The most difficult month is November, where I have one event in 45 years. Therefore the mean is 0.02 events per November. The standard error is SQRT(0.02/45) = 0.02. If I multiply this by 1.96 the confidence interval will cross zero! If I use R's poisson.test I get the following confidence intervals for this example:

>poisson.test(1,T=45,conf.level=0.95)

[0.0006, 0.1238]

So that makes some sense. But it's not consistent with the method of calculating the standard error. Is that because the normal distribution approximation breaks down in my example? We are considering 1 event in 45 after all.
• October 25th 2012, 01:44 PM
awkward
Re: Confidence interval from st. error when the mean must be positive
Quote:

Originally Posted by aferraro
So lambda is the mean? I find that the confidence interval does extend to negative numbers.

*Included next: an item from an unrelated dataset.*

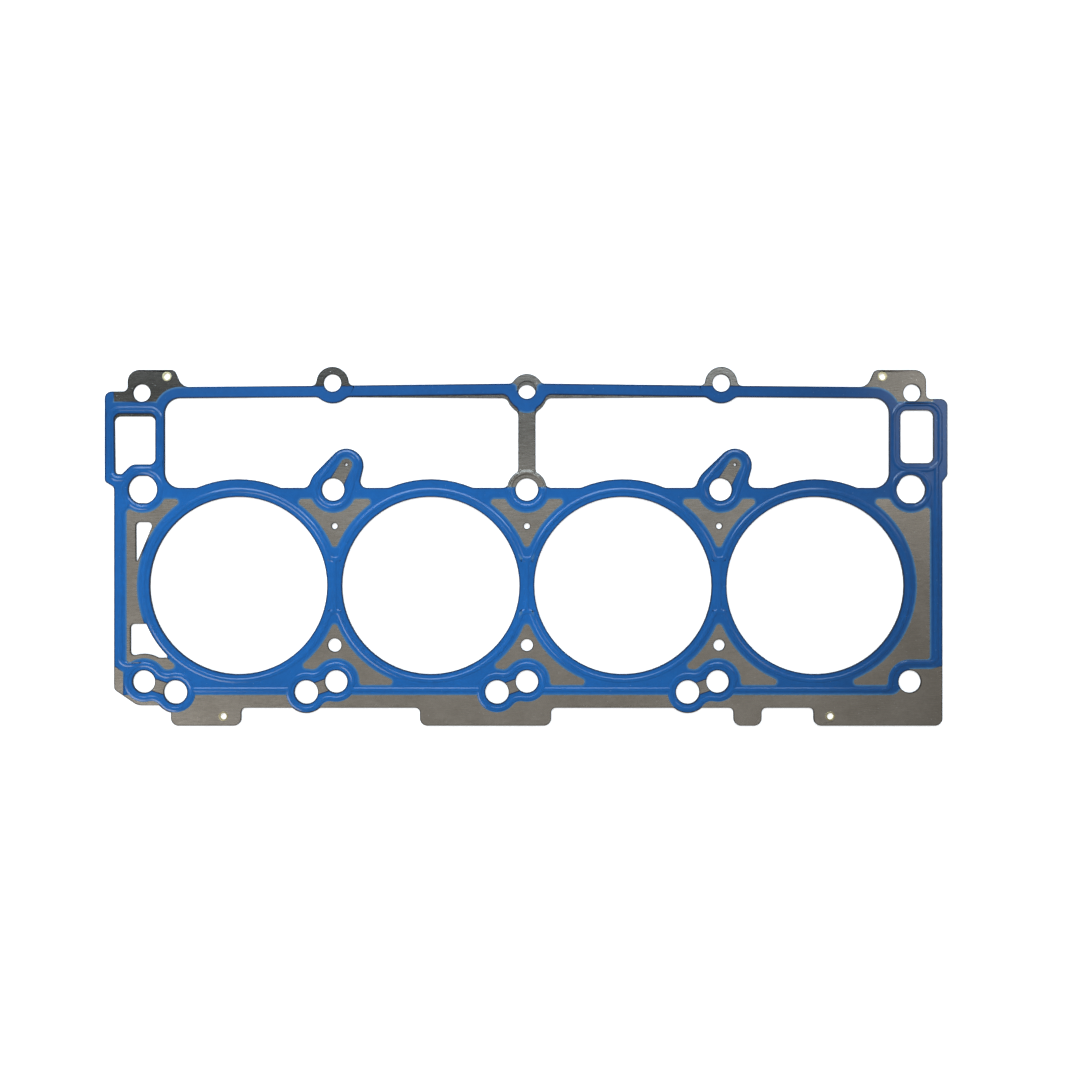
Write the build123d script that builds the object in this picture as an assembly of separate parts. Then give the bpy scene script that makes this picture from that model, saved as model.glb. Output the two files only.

The most difficult month is November, where I have one event in 45 years. Therefore the mean is 0.02 events per November. The standard error is SQRT(0.02/45) = 0.02. If I multiply this by 1.96 the confidence interval will cross zero! If I use R's poisson.test I get the following confidence intervals for this example:

>poisson.test(1,T=45,conf.level=0.95)

[0.0006, 0.1238]

So that makes some sense. But it's not consistent with the method of calculating the standard error. Is that because the normal distribution approximation breaks down in my example? We are considering 1 event in 45 after all.

Yes, I think you are correct; the Normal approximation does not work well for events that occur that rarely.
• October 26th 2012, 12:07 AM
aferraro
Re: Confidence interval from st. error when the mean must be positive
OK, I think I understand this now. I'll use the exact Poisson confidence interval. Thank you for your help!